## GIVEN RECORDS
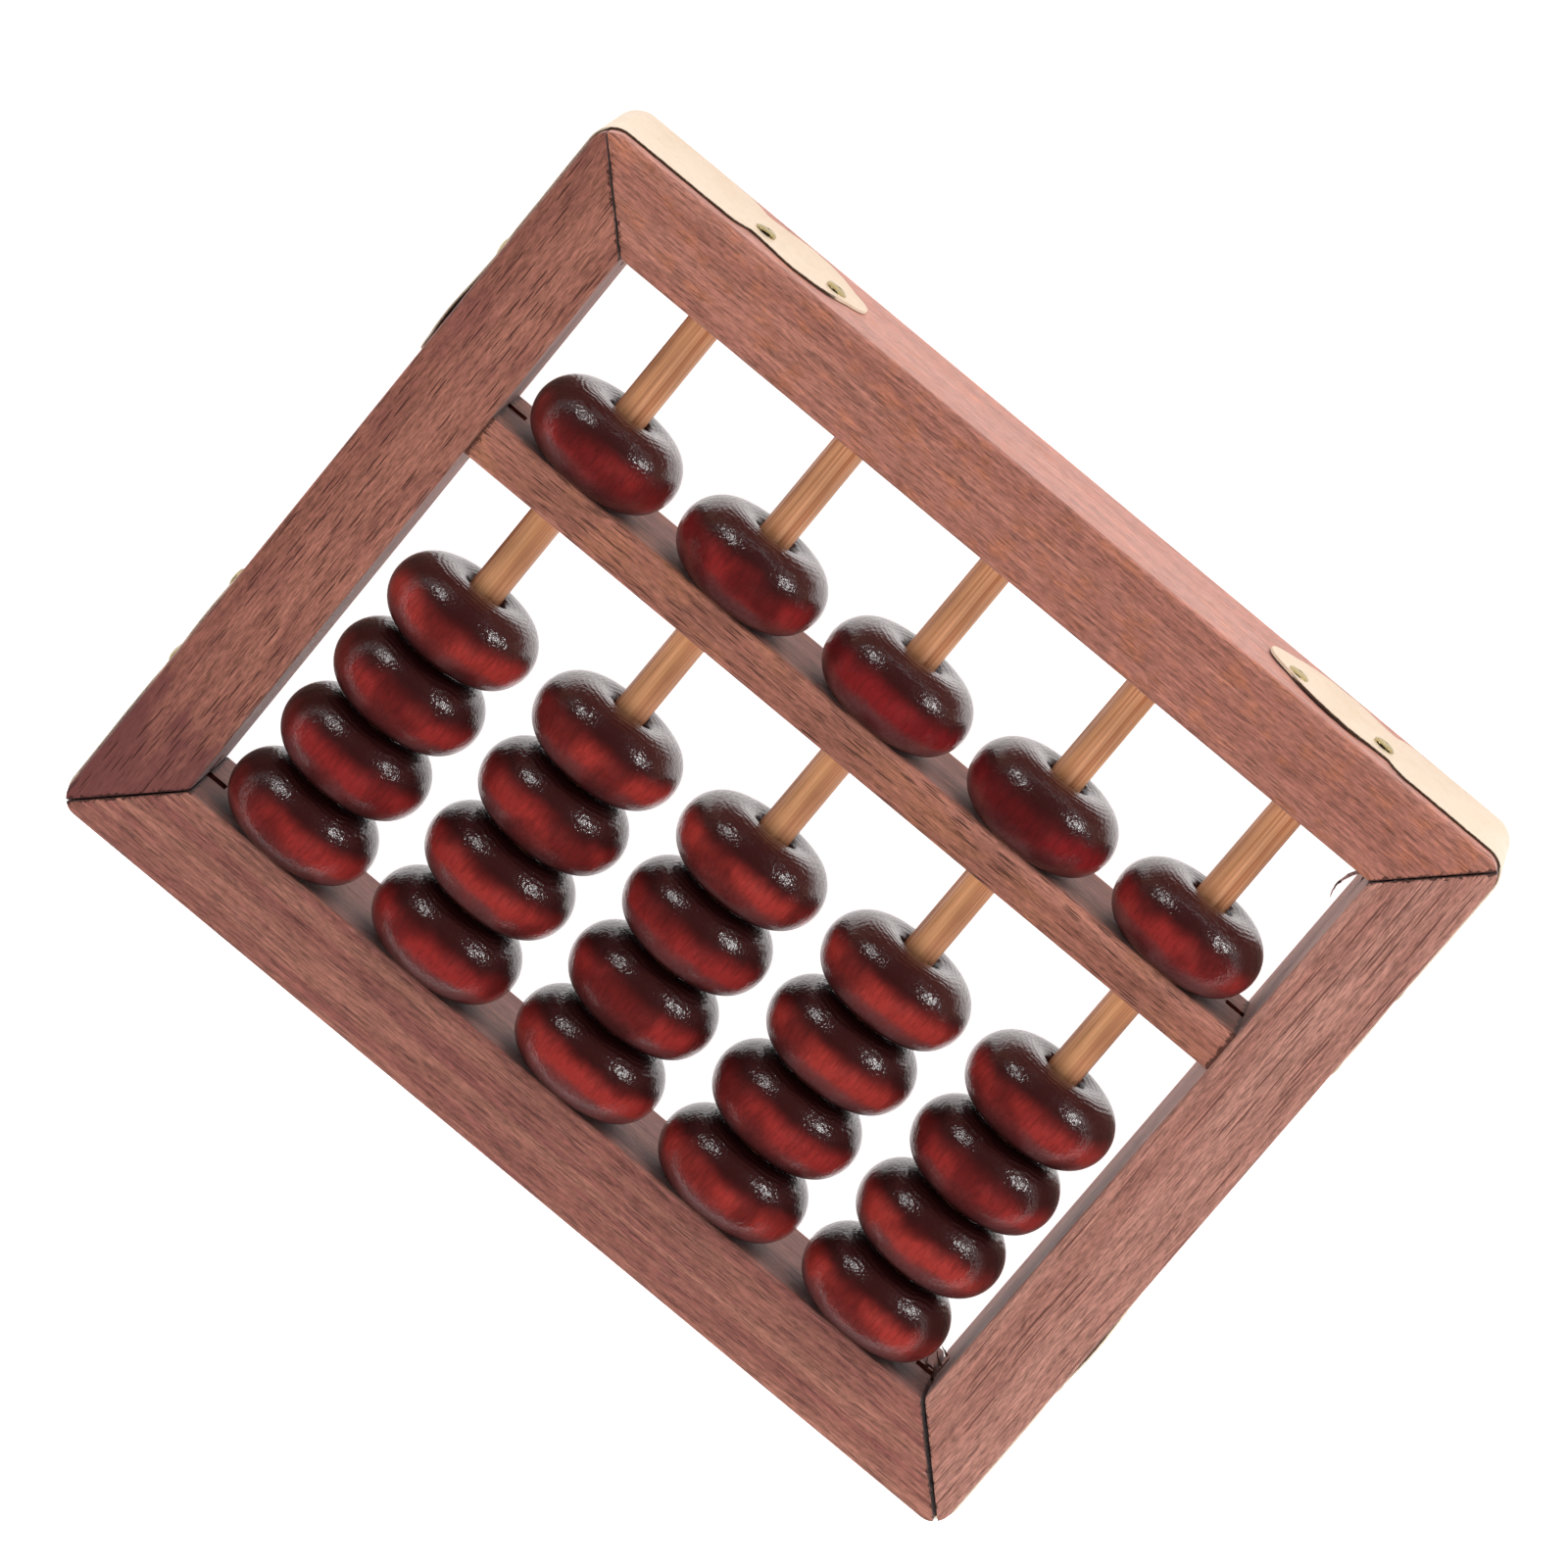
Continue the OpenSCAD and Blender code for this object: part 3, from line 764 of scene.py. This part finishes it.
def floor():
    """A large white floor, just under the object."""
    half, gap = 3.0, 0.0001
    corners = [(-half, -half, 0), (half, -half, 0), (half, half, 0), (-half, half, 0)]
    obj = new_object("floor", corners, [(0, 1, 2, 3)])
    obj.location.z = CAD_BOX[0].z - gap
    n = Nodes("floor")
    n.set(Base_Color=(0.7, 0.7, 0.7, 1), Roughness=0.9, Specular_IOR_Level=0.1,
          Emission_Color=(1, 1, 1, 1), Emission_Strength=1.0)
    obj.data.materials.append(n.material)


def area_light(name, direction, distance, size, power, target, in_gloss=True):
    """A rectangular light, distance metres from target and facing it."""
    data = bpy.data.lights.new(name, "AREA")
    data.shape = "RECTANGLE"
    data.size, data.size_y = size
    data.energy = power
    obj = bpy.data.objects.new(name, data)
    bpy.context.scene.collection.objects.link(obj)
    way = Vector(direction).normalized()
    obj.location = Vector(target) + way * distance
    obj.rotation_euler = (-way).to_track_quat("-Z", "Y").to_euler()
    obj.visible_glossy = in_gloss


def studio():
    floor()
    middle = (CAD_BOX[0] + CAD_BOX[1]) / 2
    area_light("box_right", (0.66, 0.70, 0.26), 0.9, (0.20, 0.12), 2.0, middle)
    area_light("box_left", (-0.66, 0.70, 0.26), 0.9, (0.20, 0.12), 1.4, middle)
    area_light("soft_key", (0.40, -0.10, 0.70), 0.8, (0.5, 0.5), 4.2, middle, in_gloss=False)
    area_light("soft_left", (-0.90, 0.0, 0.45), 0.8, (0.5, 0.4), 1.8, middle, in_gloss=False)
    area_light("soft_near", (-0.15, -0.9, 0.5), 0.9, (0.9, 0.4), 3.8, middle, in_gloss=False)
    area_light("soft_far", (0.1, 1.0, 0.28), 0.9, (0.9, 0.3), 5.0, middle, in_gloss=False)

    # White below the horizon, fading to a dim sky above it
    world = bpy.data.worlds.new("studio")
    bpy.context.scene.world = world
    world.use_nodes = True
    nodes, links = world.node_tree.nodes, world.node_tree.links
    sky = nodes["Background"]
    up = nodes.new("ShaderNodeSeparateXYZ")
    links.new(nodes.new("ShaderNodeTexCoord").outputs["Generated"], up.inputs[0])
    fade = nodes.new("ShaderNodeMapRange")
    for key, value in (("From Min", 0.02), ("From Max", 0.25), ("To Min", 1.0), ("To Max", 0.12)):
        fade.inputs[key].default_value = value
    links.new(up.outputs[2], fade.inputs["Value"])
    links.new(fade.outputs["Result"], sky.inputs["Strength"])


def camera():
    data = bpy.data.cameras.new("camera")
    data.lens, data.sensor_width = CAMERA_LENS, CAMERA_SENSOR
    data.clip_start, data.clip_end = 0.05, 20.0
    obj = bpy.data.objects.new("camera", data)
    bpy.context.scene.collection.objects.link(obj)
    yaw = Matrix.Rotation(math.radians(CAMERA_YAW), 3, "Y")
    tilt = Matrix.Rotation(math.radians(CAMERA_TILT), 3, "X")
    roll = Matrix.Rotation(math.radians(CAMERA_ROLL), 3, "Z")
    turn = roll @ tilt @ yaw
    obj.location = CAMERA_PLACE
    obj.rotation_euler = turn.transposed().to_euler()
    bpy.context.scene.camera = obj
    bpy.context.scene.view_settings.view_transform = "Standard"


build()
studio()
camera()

* * *

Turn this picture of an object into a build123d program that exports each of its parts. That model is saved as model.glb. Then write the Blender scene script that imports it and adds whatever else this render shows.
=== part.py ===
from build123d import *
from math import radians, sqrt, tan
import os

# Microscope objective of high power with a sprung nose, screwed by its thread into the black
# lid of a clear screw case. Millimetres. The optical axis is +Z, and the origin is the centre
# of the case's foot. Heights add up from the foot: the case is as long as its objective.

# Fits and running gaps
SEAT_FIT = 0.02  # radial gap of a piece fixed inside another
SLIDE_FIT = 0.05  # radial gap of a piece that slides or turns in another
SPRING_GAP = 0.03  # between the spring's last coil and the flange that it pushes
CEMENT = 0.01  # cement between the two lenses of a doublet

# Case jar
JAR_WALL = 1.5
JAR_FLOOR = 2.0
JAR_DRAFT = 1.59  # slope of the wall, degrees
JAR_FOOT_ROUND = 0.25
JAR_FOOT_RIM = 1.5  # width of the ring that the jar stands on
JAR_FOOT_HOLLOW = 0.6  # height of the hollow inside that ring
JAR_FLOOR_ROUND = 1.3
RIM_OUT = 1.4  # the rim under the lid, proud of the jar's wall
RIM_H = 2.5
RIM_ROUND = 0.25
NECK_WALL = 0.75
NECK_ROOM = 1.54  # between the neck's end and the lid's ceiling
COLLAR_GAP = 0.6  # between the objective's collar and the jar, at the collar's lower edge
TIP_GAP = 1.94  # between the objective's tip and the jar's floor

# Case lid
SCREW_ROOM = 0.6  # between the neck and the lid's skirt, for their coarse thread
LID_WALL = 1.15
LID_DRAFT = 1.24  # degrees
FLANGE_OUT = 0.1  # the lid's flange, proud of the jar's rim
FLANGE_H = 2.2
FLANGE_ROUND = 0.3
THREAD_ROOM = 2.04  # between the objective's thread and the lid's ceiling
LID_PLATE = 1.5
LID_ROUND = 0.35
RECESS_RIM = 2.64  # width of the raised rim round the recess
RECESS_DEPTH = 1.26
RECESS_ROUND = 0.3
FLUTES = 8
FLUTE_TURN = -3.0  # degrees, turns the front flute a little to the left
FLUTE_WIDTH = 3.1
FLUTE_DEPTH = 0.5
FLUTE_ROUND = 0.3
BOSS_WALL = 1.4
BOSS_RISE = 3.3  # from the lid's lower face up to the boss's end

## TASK
Reproduce verbatim the lines above, from the line with "Continue the OpenSCAD" through the line with "obj.visible_glossy = in_gloss".

## WRITTEN SOLUTION
Continue the OpenSCAD and Blender code for this object: part 3, from line 764 of scene.py. This part finishes it.
def floor():
    """A large white floor, just under the object."""
    half, gap = 3.0, 0.0001
    corners = [(-half, -half, 0), (half, -half, 0), (half, half, 0), (-half, half, 0)]
    obj = new_object("floor", corners, [(0, 1, 2, 3)])
    obj.location.z = CAD_BOX[0].z - gap
    n = Nodes("floor")
    n.set(Base_Color=(0.7, 0.7, 0.7, 1), Roughness=0.9, Specular_IOR_Level=0.1,
          Emission_Color=(1, 1, 1, 1), Emission_Strength=1.0)
    obj.data.materials.append(n.material)


def area_light(name, direction, distance, size, power, target, in_gloss=True):
    """A rectangular light, distance metres from target and facing it."""
    data = bpy.data.lights.new(name, "AREA")
    data.shape = "RECTANGLE"
    data.size, data.size_y = size
    data.energy = power
    obj = bpy.data.objects.new(name, data)
    bpy.context.scene.collection.objects.link(obj)
    way = Vector(direction).normalized()
    obj.location = Vector(target) + way * distance
    obj.rotation_euler = (-way).to_track_quat("-Z", "Y").to_euler()
    obj.visible_glossy = in_gloss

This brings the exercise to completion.